• **EXCERPTED DATA**
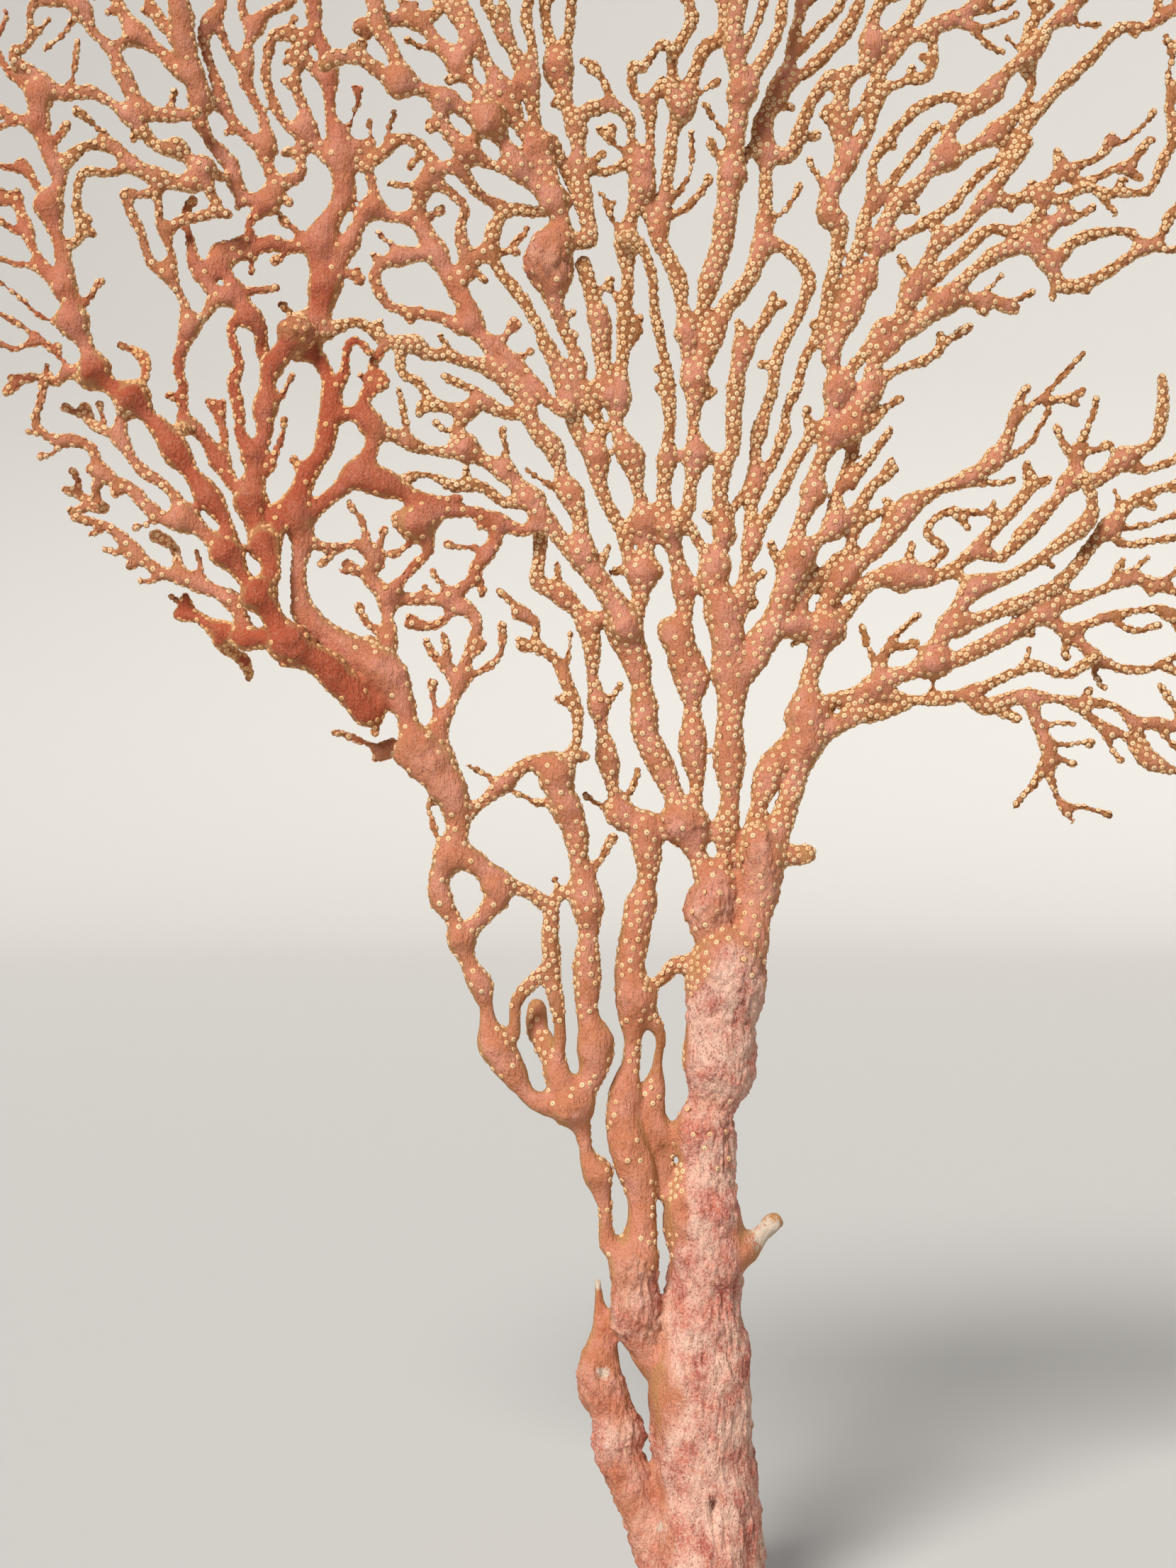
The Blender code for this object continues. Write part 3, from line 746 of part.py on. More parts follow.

--

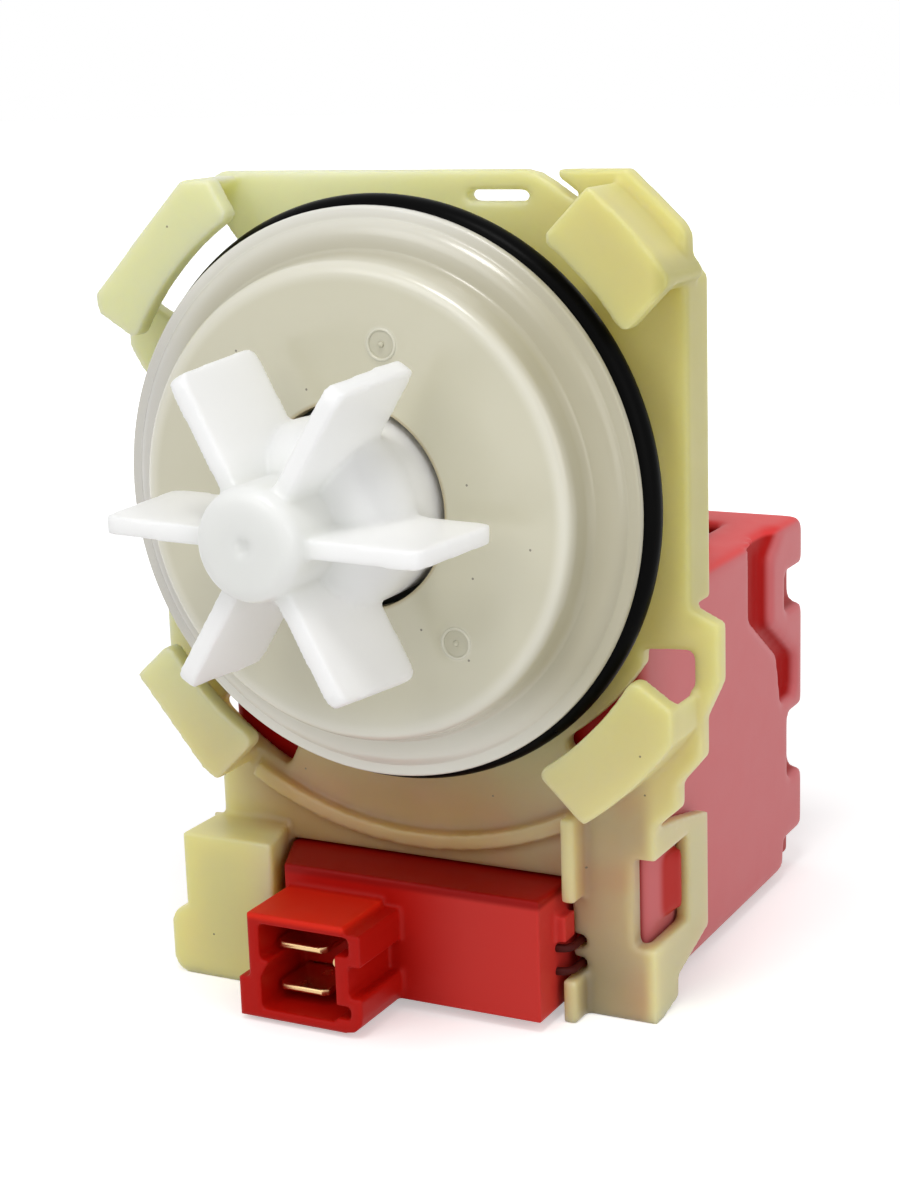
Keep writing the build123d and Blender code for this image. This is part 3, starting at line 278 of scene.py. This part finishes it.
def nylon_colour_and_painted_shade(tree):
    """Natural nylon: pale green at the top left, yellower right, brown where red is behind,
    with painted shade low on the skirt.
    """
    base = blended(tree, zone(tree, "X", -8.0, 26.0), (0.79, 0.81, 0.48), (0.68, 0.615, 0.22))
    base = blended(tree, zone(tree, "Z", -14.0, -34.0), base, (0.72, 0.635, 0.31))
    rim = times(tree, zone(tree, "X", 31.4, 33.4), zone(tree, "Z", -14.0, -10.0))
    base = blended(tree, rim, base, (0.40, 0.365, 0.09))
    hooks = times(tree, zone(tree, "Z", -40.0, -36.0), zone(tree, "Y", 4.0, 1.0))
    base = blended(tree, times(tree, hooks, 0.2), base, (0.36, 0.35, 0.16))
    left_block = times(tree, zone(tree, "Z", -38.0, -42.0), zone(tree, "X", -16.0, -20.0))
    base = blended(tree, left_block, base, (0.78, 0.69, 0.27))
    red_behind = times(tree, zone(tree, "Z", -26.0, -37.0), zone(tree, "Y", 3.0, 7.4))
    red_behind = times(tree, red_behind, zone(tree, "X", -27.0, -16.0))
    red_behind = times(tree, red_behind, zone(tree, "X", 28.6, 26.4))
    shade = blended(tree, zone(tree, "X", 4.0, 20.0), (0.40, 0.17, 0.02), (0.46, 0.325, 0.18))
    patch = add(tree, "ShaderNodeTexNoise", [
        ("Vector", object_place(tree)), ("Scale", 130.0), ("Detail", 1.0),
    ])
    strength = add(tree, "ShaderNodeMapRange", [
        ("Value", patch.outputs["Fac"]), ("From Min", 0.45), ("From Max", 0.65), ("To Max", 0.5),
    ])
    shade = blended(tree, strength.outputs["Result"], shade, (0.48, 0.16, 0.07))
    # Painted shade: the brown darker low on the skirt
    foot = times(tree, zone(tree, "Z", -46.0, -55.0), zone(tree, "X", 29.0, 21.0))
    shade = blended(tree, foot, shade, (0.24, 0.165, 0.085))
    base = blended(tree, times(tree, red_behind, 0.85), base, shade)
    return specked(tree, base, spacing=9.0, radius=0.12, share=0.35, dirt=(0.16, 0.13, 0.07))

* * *

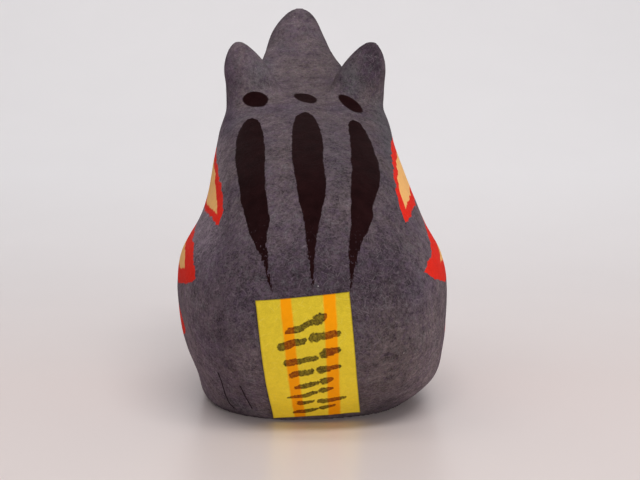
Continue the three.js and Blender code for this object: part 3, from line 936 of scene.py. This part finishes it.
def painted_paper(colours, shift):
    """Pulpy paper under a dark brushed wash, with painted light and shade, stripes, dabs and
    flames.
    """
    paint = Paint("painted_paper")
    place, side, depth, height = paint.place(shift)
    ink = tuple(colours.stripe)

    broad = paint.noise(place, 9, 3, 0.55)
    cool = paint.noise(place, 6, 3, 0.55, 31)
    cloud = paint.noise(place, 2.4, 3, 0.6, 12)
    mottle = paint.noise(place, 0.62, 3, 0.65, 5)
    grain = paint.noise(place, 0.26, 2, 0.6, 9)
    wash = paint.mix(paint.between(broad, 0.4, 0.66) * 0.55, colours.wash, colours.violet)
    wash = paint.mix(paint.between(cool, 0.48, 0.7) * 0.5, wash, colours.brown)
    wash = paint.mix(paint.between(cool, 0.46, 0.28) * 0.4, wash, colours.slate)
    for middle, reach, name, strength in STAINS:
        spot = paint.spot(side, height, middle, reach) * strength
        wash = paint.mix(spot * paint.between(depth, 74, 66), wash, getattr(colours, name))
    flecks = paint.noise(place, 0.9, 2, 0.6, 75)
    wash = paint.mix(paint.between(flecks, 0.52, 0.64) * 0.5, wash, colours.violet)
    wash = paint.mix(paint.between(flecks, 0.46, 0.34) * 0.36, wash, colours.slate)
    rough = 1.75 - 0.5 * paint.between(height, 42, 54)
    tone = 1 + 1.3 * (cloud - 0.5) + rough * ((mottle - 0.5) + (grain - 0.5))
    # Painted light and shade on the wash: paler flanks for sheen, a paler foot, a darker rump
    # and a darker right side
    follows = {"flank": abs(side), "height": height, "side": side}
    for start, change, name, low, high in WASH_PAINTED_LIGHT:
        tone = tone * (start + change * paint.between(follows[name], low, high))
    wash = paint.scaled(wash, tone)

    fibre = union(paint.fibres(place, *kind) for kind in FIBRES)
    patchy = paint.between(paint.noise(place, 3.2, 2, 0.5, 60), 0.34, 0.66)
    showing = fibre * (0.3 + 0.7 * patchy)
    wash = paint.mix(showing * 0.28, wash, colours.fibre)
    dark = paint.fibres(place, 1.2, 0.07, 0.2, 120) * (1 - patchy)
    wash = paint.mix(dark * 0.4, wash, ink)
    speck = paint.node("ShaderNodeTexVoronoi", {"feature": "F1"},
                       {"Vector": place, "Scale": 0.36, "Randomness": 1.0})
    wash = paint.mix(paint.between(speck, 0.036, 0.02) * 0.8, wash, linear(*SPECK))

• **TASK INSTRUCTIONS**
Repeat the entries above verbatim, but only from the line that has "Continue the three.js" down to the line that has "wash = paint.scaled(wash, tone)", inclusive.

• **EXERCISE RESPONSE**
Continue the three.js and Blender code for this object: part 3, from line 936 of scene.py. This part finishes it.
def painted_paper(colours, shift):
    """Pulpy paper under a dark brushed wash, with painted light and shade, stripes, dabs and
    flames.
    """
    paint = Paint("painted_paper")
    place, side, depth, height = paint.place(shift)
    ink = tuple(colours.stripe)

    broad = paint.noise(place, 9, 3, 0.55)
    cool = paint.noise(place, 6, 3, 0.55, 31)
    cloud = paint.noise(place, 2.4, 3, 0.6, 12)
    mottle = paint.noise(place, 0.62, 3, 0.65, 5)
    grain = paint.noise(place, 0.26, 2, 0.6, 9)
    wash = paint.mix(paint.between(broad, 0.4, 0.66) * 0.55, colours.wash, colours.violet)
    wash = paint.mix(paint.between(cool, 0.48, 0.7) * 0.5, wash, colours.brown)
    wash = paint.mix(paint.between(cool, 0.46, 0.28) * 0.4, wash, colours.slate)
    for middle, reach, name, strength in STAINS:
        spot = paint.spot(side, height, middle, reach) * strength
        wash = paint.mix(spot * paint.between(depth, 74, 66), wash, getattr(colours, name))
    flecks = paint.noise(place, 0.9, 2, 0.6, 75)
    wash = paint.mix(paint.between(flecks, 0.52, 0.64) * 0.5, wash, colours.violet)
    wash = paint.mix(paint.between(flecks, 0.46, 0.34) * 0.36, wash, colours.slate)
    rough = 1.75 - 0.5 * paint.between(height, 42, 54)
    tone = 1 + 1.3 * (cloud - 0.5) + rough * ((mottle - 0.5) + (grain - 0.5))
    # Painted light and shade on the wash: paler flanks for sheen, a paler foot, a darker rump
    # and a darker right side
    follows = {"flank": abs(side), "height": height, "side": side}
    for start, change, name, low, high in WASH_PAINTED_LIGHT:
        tone = tone * (start + change * paint.between(follows[name], low, high))
    wash = paint.scaled(wash, tone)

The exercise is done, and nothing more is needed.